BEIRUT -- Secretary of State Condoleezza Rice made an unannounced visit here yesterday to bolster the first government formed after Syrian forces departed this spring, warning Syria to quit interfering in Lebanese politics and demanding it end a border tightening that threatens to hurt Lebanon's fragile economy. ''Good neighbors don't close their borders to their neighbors," Rice said at a news conference with the incoming Lebanese prime minister, Fouad Siniora. ''It is a very serious situation on the Lebanon border where Lebanese trade is being strangled."

Shortly after Rice completed her seven-hour visit under tight security, an explosion rocked a busy street of restaurants and bars in a Christian neighborhood of Beirut late yesterday, Lebanese television stations reported. The blast, which wounded two people, took place about 600 yards from one of the spots Rice visited earlier.

Rice said she made the unexpected trip to support what she called ''the new Lebanon," one that she said would be democratic, ''free of foreign influence" and where ''Lebanese should make decisions for the Lebanese." She reiterated that the United States has no intention of dealing with representatives of Hezbollah, the pro-Syrian, Shiite Muslim movement that has gained 14 seats in the parliament and one Cabinet ministry. But she indicated the United States for now would give the nascent government breathing room on how to deal with an organization labeled by Washington as a terrorist group.

UN Security Council Resolution 1559, passed last year, demanded the disarming of militia groups in Lebanon among its key elements.
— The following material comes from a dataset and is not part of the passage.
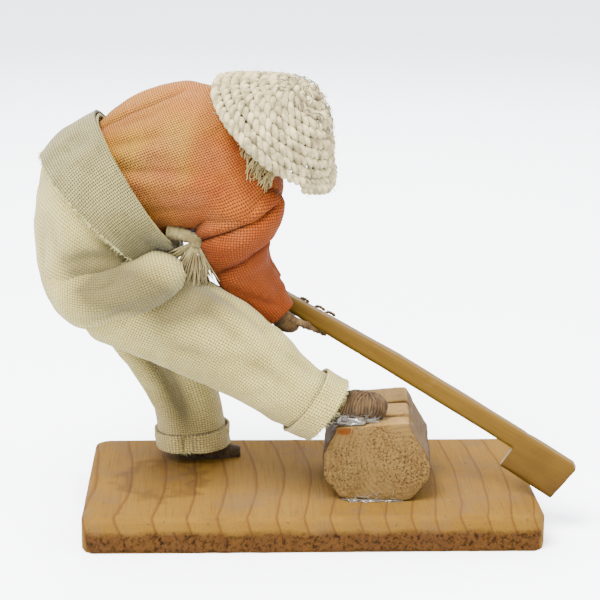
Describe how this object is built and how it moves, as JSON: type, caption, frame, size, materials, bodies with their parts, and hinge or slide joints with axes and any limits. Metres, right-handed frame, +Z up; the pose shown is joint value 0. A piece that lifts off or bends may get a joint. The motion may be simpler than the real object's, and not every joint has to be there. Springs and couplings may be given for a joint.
{
  "type": "woodcutter figurine",
  "caption": "Cloth figure of a bent-over woodcutter on a wooden board, one foot on a log, holding a wooden axe, with a lift-off cord hat.",
  "frame": {"origin": "centre of the board's underside", "axes": "+X along the board towards the axe's head, +Y across the board away from the log's front end, +Z up"},
  "size_m": [0.1935, 0.084, 0.1605],
  "materials": {
    "board_pine": "sanded and stained pine",
    "log_wood": "rough sawn log with bark removed",
    "axe_wood": "pale carved wood",
    "hat_cord": "coiled twisted cotton cord",
    "wire": "plain soft wire",
    "trouser_cotton": "open-weave cream cotton",
    "stuffing": "loose cotton stuffing",
    "sash_cloth": "plain greenish-beige weave",
    "tassel_thread": "loose straw-coloured threads",
    "shirt_cloth": "fine orange weave with faded patches",
    "limb_cord": "brown wound cord",
    "head_cloth": "brown stretched cloth",
    "hair_cord": "frayed cord",
    "glue": "dried clear glue"
  },
  "bodies": {
    "figure": {"base_board": "board_pine", "log": "log_wood", "spine_wire": "wire", "leg_wire_near": "wire", "leg_wire_far": "wire", "arm_wire_near": "wire", "arm_wire_far": "wire", "trouser_seat": "trouser_cotton", "trouser_leg_near": "trouser_cotton", "trouser_leg_far": "trouser_cotton", "cuff_near": "trouser_cotton", "cuff_far": "trouser_cotton", "pelvis_padding": "stuffing", "leg_padding_near": "stuffing", "leg_padding_far": "stuffing", "torso_padding": "stuffing", "waist_sash": "sash_cloth", "sash_tassel": "tassel_thread", "shirt_body": "shirt_cloth", "sleeve_near": "shirt_cloth", "sleeve_far": "shirt_cloth", "arm_wrap_near": "limb_cord", "arm_wrap_far": "limb_cord", "hand_near": "limb_cord", "hand_far": "limb_cord", "foot_near": "limb_cord", "foot_far": "limb_cord", "head": "head_cloth", "hair_fringe": "hair_cord", "log_glue": "glue", "foot_glue": "glue", "waist_glue": "glue"},
    "axe": {"axe": "axe_wood"},
    "hat": {"hat": "hat_cord"}
  },
  "joints": [
    {"name": "hat_lift", "type": "slide", "parent": "figure", "child": "hat", "axis": [0.6212, -0.2971, 0.7252], "range_m": [0, 0.04]},
    {"name": "axe_slide", "type": "slide", "parent": "figure", "child": "axe", "axis": [0.8571, -0.2453, -0.453], "range_m": [0, 0.02]}
  ]
}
Rice said Hezbollah had a ''history of blood" but ''there is a process of political reconciliation that is underway in Lebanon" which is important to support now.

Rice's decision to visit Lebanon was kept secret from even many of the aides traveling with her. Reporters accompanying Rice, who arrived Thursday in Israel after visiting Sudan, were awakened at 6:30 a.m. for a briefing on the sudden visit. US officials had insisted Rice had no plans to visit Lebanon until after a new government was formed, which finally occurred Tuesday, just as she was leaving on a trip to Africa and then Israel to discuss the Israeli-Palestinian conflict.
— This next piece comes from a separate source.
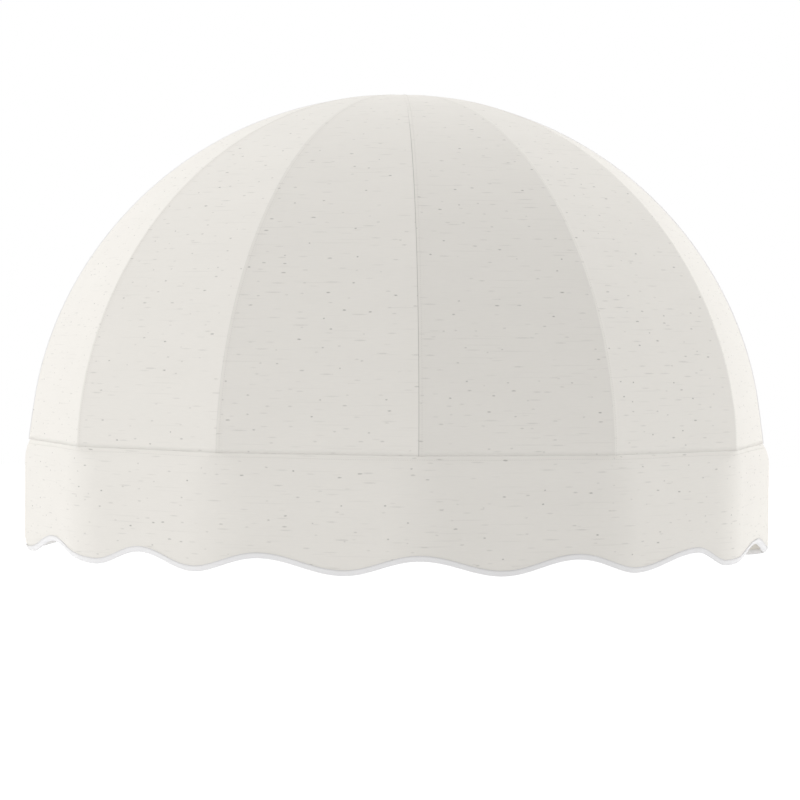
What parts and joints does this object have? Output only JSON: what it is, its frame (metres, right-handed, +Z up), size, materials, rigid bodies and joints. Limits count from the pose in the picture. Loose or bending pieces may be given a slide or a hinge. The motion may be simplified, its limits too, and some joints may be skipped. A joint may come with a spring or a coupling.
{
  "type": "window awning",
  "caption": "Fixed quarter-dome window awning: slub canvas gores over a tube frame, with a scalloped, tape-bound valance.",
  "frame": {"origin": "centre of the back face of the crown hub's wall plate, on the wall plane", "axes": "+X to the right seen from in front, +Y into the wall, +Z up"},
  "size_m": [1.2312, 0.6104, 0.7564],
  "materials": {
    "canvas": "off-white slub acrylic canvas, matte",
    "binding_tape": "woven tape, light grey-white, matte",
    "frame_coating": "pale powder coat on aluminium tube, satin",
    "cast_fitting": "plain cast aluminium, satin"
  },
  "bodies": {
    "root": {"gore_left_outer": "canvas", "gore_left_middle": "canvas", "gore_left_inner": "canvas", "gore_right_inner": "canvas", "gore_right_middle": "canvas", "gore_right_outer": "canvas", "valance": "canvas", "valance_binding": "binding_tape", "wall_edge_piping": "binding_tape", "wall_bow": "frame_coating", "base_hoop": "frame_coating", "rib_left_outer": "frame_coating", "rib_left_inner": "frame_coating", "rib_centre": "frame_coating", "rib_right_inner": "frame_coating", "rib_right_outer": "frame_coating", "rib_shoe_left_outer": "cast_fitting", "rib_shoe_left_inner": "cast_fitting", "rib_shoe_centre": "cast_fitting", "rib_shoe_right_inner": "cast_fitting", "rib_shoe_right_outer": "cast_fitting", "crown_hub": "cast_fitting", "corner_bracket_left": "cast_fitting", "corner_bracket_right": "cast_fitting", "wall_clip_left": "cast_fitting", "wall_clip_right": "cast_fitting"}
  },
  "joints": []
}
Rice, with her motorcade's tires squealing as it veered through traffic to avoid potential attacks, crisscrossed this vast city of various religious and ethnic factions to meet with key leaders. In a bit of diplomatic choreography, she ignored the hordes of microphones set up by local media outside almost each meeting except when she met with Siniora, considered by US officials a potential reformer.

She met with the Saad Hariri, a member of parliament and son of Rafiq Hariri, a former prime minister whose car-bomb assassination in February led to an international outcry that forced Syria to withdraw its troops in April.

She also paid homage at Hariri's gravesite, near the waterfront between a huge blue-topped mosque and Virgin megastore. Accompanied by Saad Hariri, she silently placed a white-flowered wreath on the grave and then visited the nearby graves of seven bodyguards who were also killed. ''We love you, Condoleezza," a woman in the crowd shouted.

At another point, her motorcade crawled slowly past the site of the killing and the hulk of the blasted St. Georges Hotel destroyed by the attack.